Em nota, diz que o objetivo da proposta da gestão Alckmin ao Congresso -de ampliar para oito anos o tempo máximo de internação de menores que cometerem crimes graves- "não é o de manter menores internados por um prazo maior, mas desmotivá-los a cometer infrações, principalmente crimes bárbaros."

Segundo o Estado, quem decide sobre a soltura dos menores é o Judiciário, "fato também ignorado pelo estudo" do Ministério Público. No próprio governo, porém, não há consenso sobre os efeitos dessa proposta de Alckmin ao Congresso.

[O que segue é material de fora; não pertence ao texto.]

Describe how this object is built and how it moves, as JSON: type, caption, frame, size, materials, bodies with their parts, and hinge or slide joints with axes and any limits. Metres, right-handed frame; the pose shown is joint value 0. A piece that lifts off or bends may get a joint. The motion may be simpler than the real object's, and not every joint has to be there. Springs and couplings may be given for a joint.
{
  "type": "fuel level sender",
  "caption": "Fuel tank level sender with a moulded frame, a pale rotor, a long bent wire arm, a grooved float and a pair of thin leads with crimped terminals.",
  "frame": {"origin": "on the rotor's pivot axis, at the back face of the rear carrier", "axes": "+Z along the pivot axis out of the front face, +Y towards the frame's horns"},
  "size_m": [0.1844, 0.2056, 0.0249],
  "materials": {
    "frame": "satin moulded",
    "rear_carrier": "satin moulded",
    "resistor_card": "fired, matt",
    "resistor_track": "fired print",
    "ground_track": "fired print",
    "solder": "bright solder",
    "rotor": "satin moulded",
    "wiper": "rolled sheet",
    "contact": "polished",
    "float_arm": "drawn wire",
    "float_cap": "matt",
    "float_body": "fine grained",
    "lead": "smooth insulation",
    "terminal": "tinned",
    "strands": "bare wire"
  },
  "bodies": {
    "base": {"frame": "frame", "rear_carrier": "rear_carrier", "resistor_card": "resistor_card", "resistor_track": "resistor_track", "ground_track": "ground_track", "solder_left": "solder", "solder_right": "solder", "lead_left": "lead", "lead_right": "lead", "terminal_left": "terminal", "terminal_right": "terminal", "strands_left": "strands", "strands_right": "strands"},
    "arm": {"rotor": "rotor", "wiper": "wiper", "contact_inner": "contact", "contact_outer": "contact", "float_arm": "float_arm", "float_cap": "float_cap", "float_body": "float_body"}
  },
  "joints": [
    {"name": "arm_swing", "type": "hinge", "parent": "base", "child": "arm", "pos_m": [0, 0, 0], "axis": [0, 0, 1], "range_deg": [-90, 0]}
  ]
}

Para o Palácio dos Bandeirantes, o projeto não tem como objetivo manter os jovens internados por período maior. Já para a presidente da Fundação Casa, Berenice Giannella, se o Congresso aprovar a proposta, os adolescentes que cometerem crimes graves tenderão a ficar internados por mais tempo.

"O juiz pode a todo momento indeferir o relatório [da fundação]. Por que não indeferem? Porque eles veem a evolução do adolescente e interpretam a lei da mesma forma que a fundação."

A presidente da antiga Febem afirma que segue o princípio constitucional de que a reeducação e a ressocialização do jovem devem ser feitas no menor tempo possível. Sobre os casos de latrocínio e estupro, enfatizou: "[A internação] É de até três anos".

Giannella fez um paralelo entre o ECA e o Código Penal, válido para os adultos. Segundo ela, apesar de existirem crimes com penas de até 30 anos, "dificilmente alguém fica preso 30 anos".

"Se você for nos outros Estados, vai ver que todo mundo trabalha com tempo menor de internação. Então, enquanto não se muda a lei, nós, da Fundação Casa, não podemos ter uma interpretação diferente da lei", diz.

Sobre falta de vagas, ela diz que o Ministério Público está errado. Em 2008, quando não havia deficit, o tempo médio de internação de adolescentes que praticaram crimes hediondos foi de 358 dias.

Em 2014, já com as unidades superlotadas, o tempo médio nesses casos teve ligeira alta, para 368 dias. Ainda segundo ela, o levantamento não tem rigor científico e só leva em conta parte da realidade da capital.